I fought to keep my home, now I’m surrendering it. Here’s the kicker, I moved into a place that is much larger and newer than that house, has all the modern amenities (the house needed updating in the worst way), and costs less than half the house payment. I thought that I’d be hit hard with taxes this year due to not being able to use the house as a write off, but because of having a child in college, it turns out I’m getting money back. And I have to wonder why didn’t I do this earlier? Why did I try to stick that nightmare out?
You could say that if I’d known better I would have made different choices. I don’t think that’s true. I knew better about the bankruptcy. I had good information about the pros and cons. I still hung on trying to repay debt that both was not mine and which I wouldn’t be able to repay in three more lifetimes at the rate I was going. I think the real thing holding me back all that time was fear. I was afraid of the stigma of having a bankruptcy on my record. I was so worried about what it would do to my FICO score. I was worried that I wouldn’t survive.
I ask myself why I didn’t do all this earlier? Sometimes I can beat myself up about it because, after all, I’m six years older and as you get older you begin to realize that both time and money are precious commodities, but time is more valuable. I forget, that I’m looking back with different eyes than the ones I viewed the situation with first. My eyes now see that in this economy, these days, sometimes bankruptcy is not only the only option, it’s a very smart financial move. My eyes now see that if you live on a cash only basis, you don’t need to be ruled by the FICO. More than anything my wiser vision recognizes the strength and courage born of enduring.

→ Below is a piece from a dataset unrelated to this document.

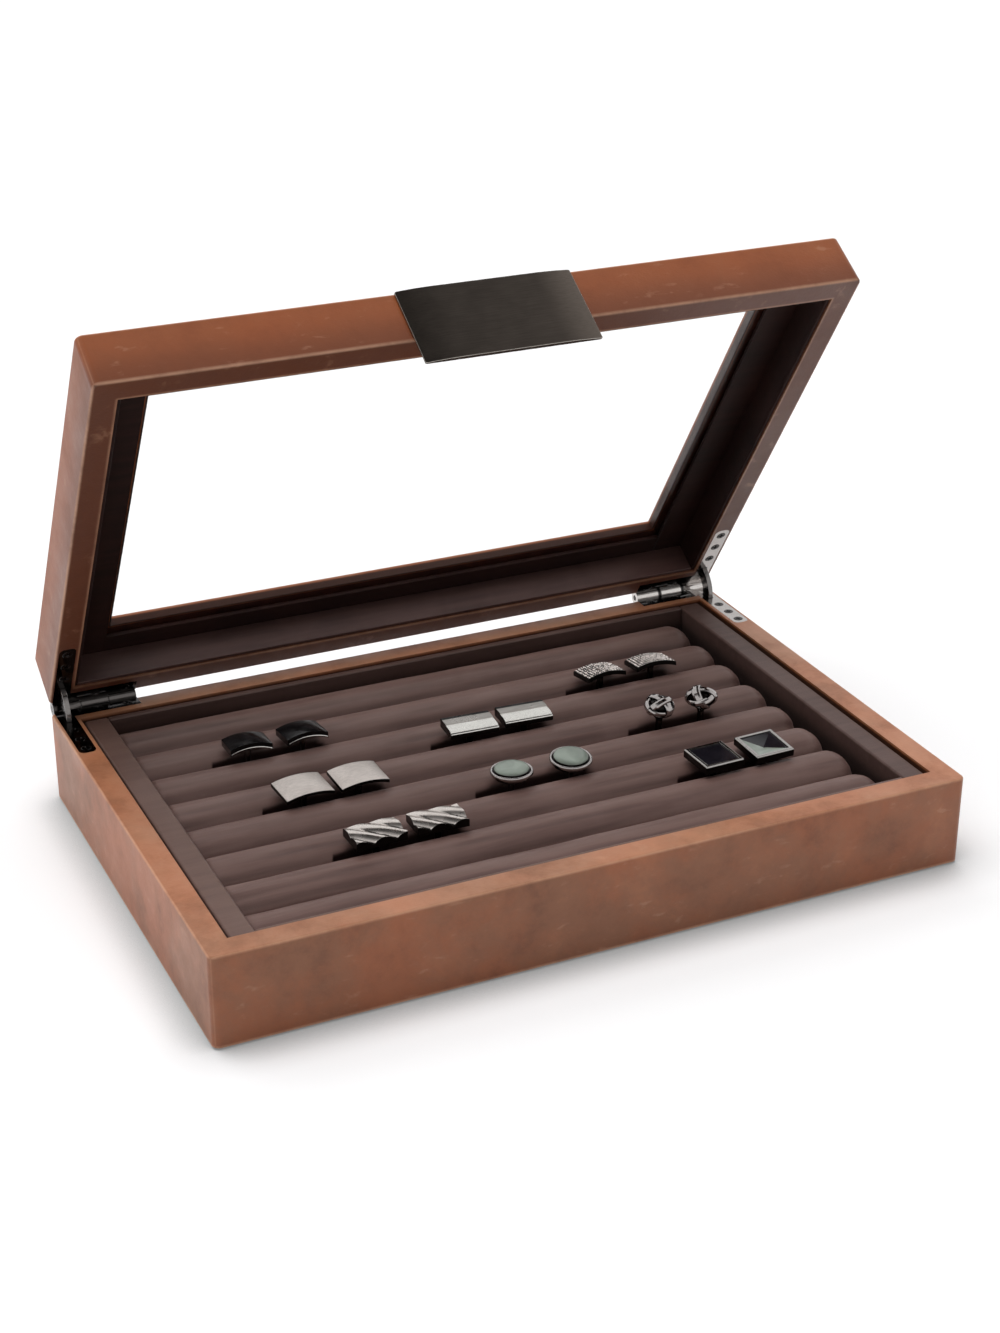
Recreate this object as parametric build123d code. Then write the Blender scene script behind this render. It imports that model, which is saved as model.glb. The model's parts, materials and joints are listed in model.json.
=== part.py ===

I know I will survive.
Sure, there will probably be things that come up down the road that terrify me (the second ex seeking a modification in the child support order comes to mind as it seems to portend a costly and futile legal battle). I also know that there are certain things that just won’t ever scare me again. Things do always have a way of working out, they aren’t always disastrous, and somehow I will survive. I’m wealthy in ways that can’t be measured in currency.